Brent Soars, Hormuz Shutdown Shakes Energy and Stocks
Crude oil prices surged above US$100 per barrel for the first time since 2022, while stocks weakened as escalating hostilities in the Middle East tightened pressure on shipping and energy infrastructure. Amid the risk-off wave, the dollar strengthened as investors braced for renewed volatility.
Brent futures rose about 15% to around US$107 per barrel, extending the previous week's strong rally. Markets now face the prospect of further volatility as the conflict involving Iran enters its second week, with major producers restricting output and traffic through the Strait of Hormuz—a vital oil trade route—effectively halted.

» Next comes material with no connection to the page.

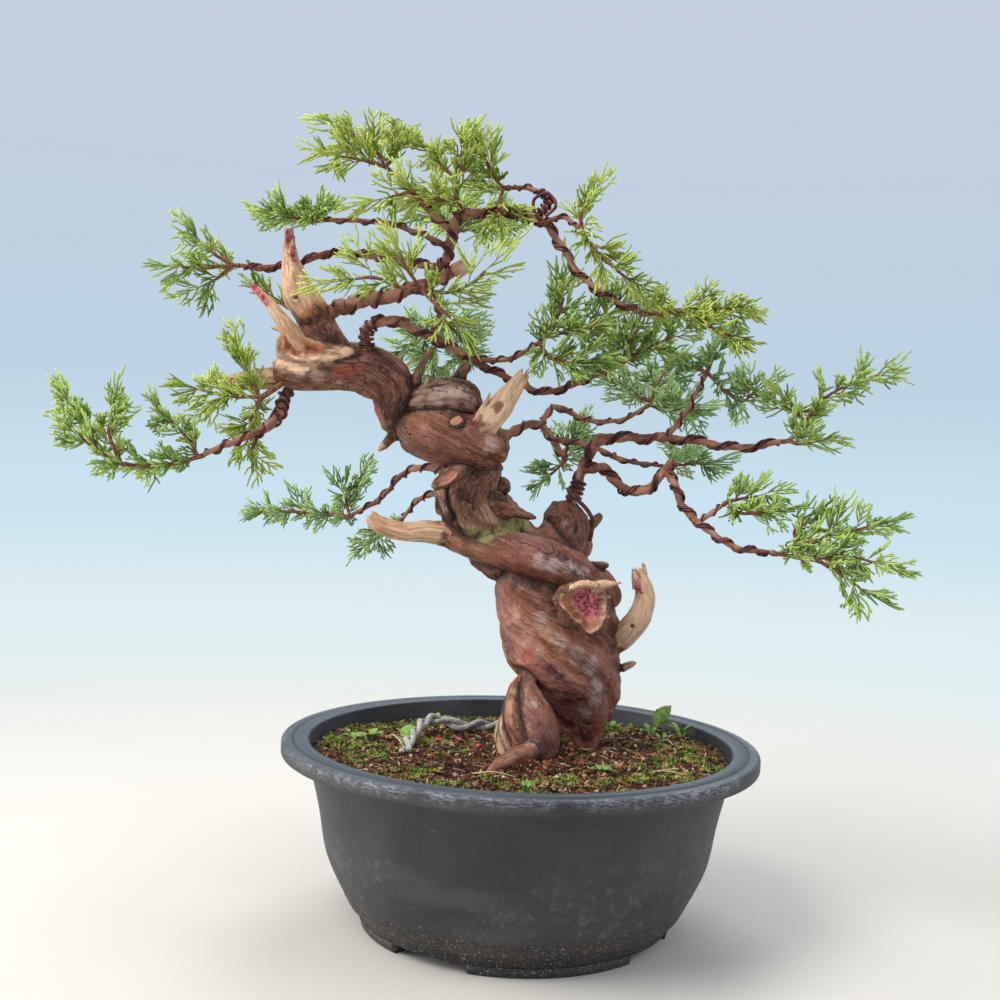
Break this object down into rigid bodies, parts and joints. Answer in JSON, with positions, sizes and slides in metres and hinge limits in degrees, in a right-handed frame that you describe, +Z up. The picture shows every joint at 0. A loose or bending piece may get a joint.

Rising energy prices prompted investors to reduce exposure to riskier assets and shift to safer instruments. The dollar strengthened against all G-10 currencies, while inflationary pressures from higher oil prices pushed up yields in some bond markets. At the same time, US equity index futures weakened and Asian stocks also declined. Interestingly, pressure is also spreading to some hedge assets like gold and silver, indicating the market is in an aggressive deleveraging phase.
Several market participants believe the risk focus is no longer solely on the "closed" Hormuz, but rather on supply disruptions spreading deeper within the region. Dave Mazza of Roundhill Financial believes this shift has the potential to encourage already nervous investors to reduce risk further, as the implications could directly impact global energy supply availability and costs.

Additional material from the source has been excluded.